Full disclosure. I’ve known Melanie D.G. Kaplan for nearly 20 years. Like me, she’s a third-generation Washingtonian and, also like me, she’s a rabid dog enthusiast.

Kaplan’s writing career has been rich and varied (she’s a master storyteller). The science and lifestyle writer has also committed to something other dog enthusiasts don’t: taking her companions along for the literary ride. She has written about countless adventures with her canine friends, and each story is a little revelation about the bonds between humans and dogs.

Her new book, Lab Dog (2025, Seal Press), explores the life of her former research lab beagle, Hammy. Here, Kaplan discusses what she learned about 40 research labs and their use of dogs while investigating her book.

Your book begins with the adoption of a former research-lab beagle named Hammy and then expands into an investigation of animal research. At what moment did you realize Hammy’s story would lead you into this complex, wider world of science, ethics and policy? It was years after I adopted Hammy that I realized I needed to write about him in depth. I approached the topic with a somewhat fantastical mindset—that I’d meet the people personally involved in his breeding, experimentation and lab care. But then I began to understand just how polarizing this topic is and how reluctant most animal researchers would be to talk to a journalist, especially one writing a book about her former lab beagle.

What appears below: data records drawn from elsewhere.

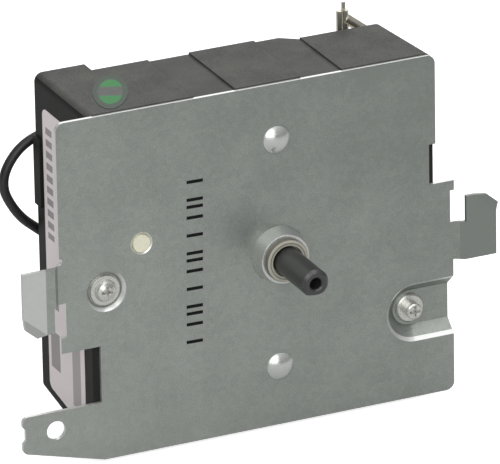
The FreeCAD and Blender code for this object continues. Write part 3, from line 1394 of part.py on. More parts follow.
def tube(points, radius):
    """Straight runs joined by tangent arcs, swept with a round section. Also gives the arc radii."""
    edges = []
    radii = []
    start = points[0]
    for before, corner, after in zip(points, points[1:], points[2:]):
        arrive = corner - before
        leave = after - corner
        turn = arrive.getAngle(leave)
        bend = 0.45 * min(arrive.Length, leave.Length) / math.tan(turn / 2)
        radii.append(bend)
        back_off = bend * math.tan(turn / 2)
        first = corner - arrive.normalize() * back_off
        last = corner + leave.normalize() * back_off
        inward = (first + last) / 2 - corner
        centre_reach = bend / math.cos(turn / 2)
        middle = corner + inward.normalize() * (centre_reach - bend)
        edges.append(Part.LineSegment(start, first).toShape())
        edges.append(Part.Arc(first, middle, last).toShape())
        start = last
    edges.append(Part.LineSegment(start, points[-1]).toShape())
    path = Part.Wire(edges)
    heading = points[1] - points[0]
    section = Part.Wire([Part.makeCircle(radius, points[0], heading)])
    solid = path.makePipeShell([section], True, False, 0)
    return solid, path.Length, radii


def motor_leads():
    for name, route in (("motor_lead_long", long_route()), ("motor_lead_short", short_route())):
        radius = mm("lead_radius")
        solid, length, radii = tube(route, radius)
        share = solid.Volume / (math.pi * radius ** 2 * length)
        print(f"{name}: length {length:.1f}, volume share {share:.4f}, radii", [round(r, 1) for r in radii])
        keep(formed(name + "_tube", solid), name)


def receptacle(x, front, z):
    """A push-on receptacle along Y round a tab: floor and two rolled sides."""
    half = mm("receptacle_wide") / 2
    high = mm("receptacle_high")
    metal = mm("receptacle_metal")
    top = z + mm("blade_fixed") + 0.05
    foot = z - metal - 0.05
    profile = [
        (-half, foot),
        (half, foot),
        (half, foot + high),
        (half * 0.35, foot + high),
        (half * 0.35, top),
        (half * 0.35 + metal, top),
        (half * 0.35 + metal, foot + high - metal),
        (half - metal, foot + high - metal),
        (half - metal, foot + metal),
        (-half + metal, foot + metal),
        (-half + metal, foot + high - metal),
        (-half * 0.35 - metal, foot + high - metal),
        (-half * 0.35 - metal, top),
        (-half * 0.35, top),
        (-half * 0.35, foot + high),
        (-half, foot + high),
    ]
    corners = [Vector(x + u, front, v) for u, v in profile]
    return Part.Face(Part.makePolygon(corners + corners[:1])).extrude(Vector(0, mm("receptacle_long"), 0))


def lead_connector_upper():
    """Receptacle on the outer tab, upright rolled ears with a tongue, and the slanted crimp barrel."""
    level = mm("blade_level + blade_apart")
    front = mm("case_low_back") + 1.2
    foot = receptacle(mm("tab_outer"), front, level)
    wide = mm("upright_wide")
    start = crimp_start()
    root = level + mm("receptacle_high") - mm("receptacle_metal") - 0.05
    web = Part.makeBox(wide + 1.6, mm("receptacle_metal") * 2, 4.0, Vector(start.x - wide / 2 - 0.2, start.y - 0.4,
                                                                         root - mm("receptacle_metal")))
    ears = []
    for side in (-1, 1):
        middle = start.x + side * wide / 4 - wide / 4
        ears.append(Part.makeCylinder(wide / 3.4, mm("upright_top") - root, Vector(middle, start.y, root),
                                      Vector(0, 0, 1)))
    tongue = Part.makeBox(0.9, 0.5, mm("tongue_top") - root, Vector(start.x - 0.7, start.y + 0.2, root))
    barrel = Part.makeCylinder(mm("crimp_radius"), mm("crimp_long"), start, crimp_direction())
    shape = foot.multiFuse(ears + [web, tongue, barrel]).removeSplitter()
    keep(formed("connector_upper", shape), "lead_connector_upper")


def lead_connector_lower():
    """Receptacle on the inner tab, with its barrel pointing down."""
    level = mm("blade_level")
    front = mm("case_low_back") + 1.2
    foot = receptacle(mm("tab_inner"), front, level)
    start = short_route()[0]
    barrel = Part.makeCylinder(mm("crimp_radius"), level - mm("receptacle_metal") / 2 - start.z - 0.05, start,
                               Vector(0, 0, 1))
    keep(formed("connector_lower", foot.fuse(barrel).removeSplitter()), "lead_connector_lower")


def check():
    """Each object and each sub-part has to be sound before anything is written."""
    for item in DOC.Objects:
        if "Invalid" in item.State or "Error" in item.State:
            raise RuntimeError(f"{item.Name} failed: {item.State}")
    for item in SUBPARTS:
        shape = item.Shape
        if shape.isNull() or not shape.isValid() or shape.Volume < TRUE_SOLID or not shape.Solids:
            raise RuntimeError(f"{item.Label} has no sound shape")


def main():
    mounting_plate()
    shaft_bush()
    plate_screws()
    housing()
    side_label()
    seal_sticker()
    control_shaft()
    cam_drum()
    clutch_spring()
    drum_gear()
    drive_gear()
    output_gear()
    idler_gear()
    rotor()
    axles()
    terminal_blocks(contacts())
    detent_spring()
    motor_plate()
    motor_can()
    lead_grommets()
    motor_screws()
    pole_plate()
    coil()
    motor_leads()
    lead_connector_upper()
    lead_connector_lower()
    DOC.recompute()
    check()
    os.makedirs("parts", exist_ok=True)
    for item in SUBPARTS:
        item.Shape.exportStep(f"parts/{item.Label}.step")
        box = item.Shape.BoundBox
        print(f"{item.Label:22s} solids {len(item.Shape.Solids)} volume {item.Shape.Volume:9.1f} "
              f"x {box.XMin:7.2f} {box.XMax:7.2f} y {box.YMin:7.2f} {box.YMax:7.2f} "
              f"z {box.ZMin:7.2f} {box.ZMax:7.2f}")


main()
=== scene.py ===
import json
import math

import bpy
from mathutils import Matrix, Vector


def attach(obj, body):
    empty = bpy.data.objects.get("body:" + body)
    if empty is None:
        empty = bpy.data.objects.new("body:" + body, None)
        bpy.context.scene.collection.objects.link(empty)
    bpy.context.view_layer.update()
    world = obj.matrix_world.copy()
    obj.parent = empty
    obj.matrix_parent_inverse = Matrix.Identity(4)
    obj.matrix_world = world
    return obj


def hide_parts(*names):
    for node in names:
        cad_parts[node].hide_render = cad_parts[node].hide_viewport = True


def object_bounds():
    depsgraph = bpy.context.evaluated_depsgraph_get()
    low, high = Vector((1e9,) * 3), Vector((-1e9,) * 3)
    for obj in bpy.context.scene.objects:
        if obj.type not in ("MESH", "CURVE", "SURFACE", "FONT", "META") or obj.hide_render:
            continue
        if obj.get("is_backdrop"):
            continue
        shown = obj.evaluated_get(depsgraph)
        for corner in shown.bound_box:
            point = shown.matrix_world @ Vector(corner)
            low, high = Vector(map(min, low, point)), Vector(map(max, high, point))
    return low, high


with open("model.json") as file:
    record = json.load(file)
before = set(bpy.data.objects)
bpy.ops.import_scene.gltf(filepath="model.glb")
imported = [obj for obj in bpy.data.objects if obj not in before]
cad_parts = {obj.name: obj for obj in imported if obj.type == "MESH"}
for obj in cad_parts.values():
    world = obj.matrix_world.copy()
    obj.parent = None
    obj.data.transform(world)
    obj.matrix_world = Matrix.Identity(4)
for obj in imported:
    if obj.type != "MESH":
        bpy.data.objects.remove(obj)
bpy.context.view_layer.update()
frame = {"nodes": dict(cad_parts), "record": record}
NODES = frame["nodes"]

bl_info = {
    "name": "Dryer Timer",
    "version": (1, 0, 0),
    "blender": (4, 5, 0),
    "location": "View3D > Sidebar > Timer",
    "description": "Finishes, printed marks, leads and studio of a dryer timer",
    "category": "Object",
}

MM = 0.001
MM_PER_METRE = 1000.0
FRAME_WIDTH = 500
FRAME_BODY = "frame"

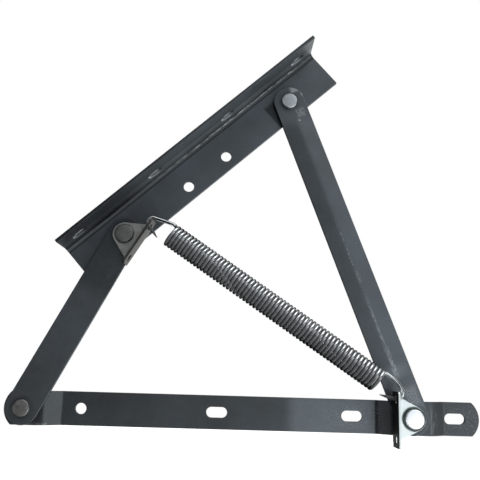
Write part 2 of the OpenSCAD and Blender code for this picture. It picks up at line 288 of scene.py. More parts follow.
def rub_mask(tree, place, middle, half, grain, cover, strength):
    """The mask of a rubbed patch: a soft box broken up by fine streaks. Grain is the streaks' size along
    x, y and z, cover is the share that is rubbed, and strength is how bare it gets."""
    streak = noise(tree, vector_maths(tree, "DIVIDE", place, grain), 1, 3, 0.62)
    least = 0.66 - 0.3 * cover
    broken = remap(tree, streak, least, least + 0.1, 0, strength)
    inside = box_mask(tree, place, middle, half)
    return maths(tree, "MULTIPLY", inside, broken)


def rivet_shade_mask(tree, place, pivot_x, radius, reach=5, strength=0.55):
    """The mask of dark painted shade, with grease in it, that rings a rivet's head and thins out over that
    reach.
    """
    blotch_mm = 6
    flat = vector_maths(tree, "MULTIPLY", place, (1, 1, 0))
    away = vector_maths(tree, "DISTANCE", flat, (pivot_x, 0, 0))
    ring = remap(tree, away, radius + reach, radius, 0, strength, smooth=True)
    return maths(tree, "MULTIPLY", ring, noise(tree, place, blotch_mm, 3))


def painted_shading_colour(tree, place, colour, shading_box):
    """A colour made darker in a soft box by the depth that is given with the box: painted shade. A depth
    below 0 makes it paler: painted light."""
    middle, half, depth = shading_box
    in_box = box_mask(tree, place, middle, half, 0.7)
    return scaled(tree, colour, remap(tree, in_box, 0, 1, 1, 1 - depth))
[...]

One of the central tensions you explore is the dual role of dogs like Hammy, as beloved companions and as research subjects. How did you navigate that tension in your reporting, and how do you hope readers will grapple with it after reading the book? There was no way to remain totally neutral on this topic because I was always thinking of Hammy. Whether his time in a lab was beneficial to human health, which I doubt, I couldn’t bear the thought of him being in captivity.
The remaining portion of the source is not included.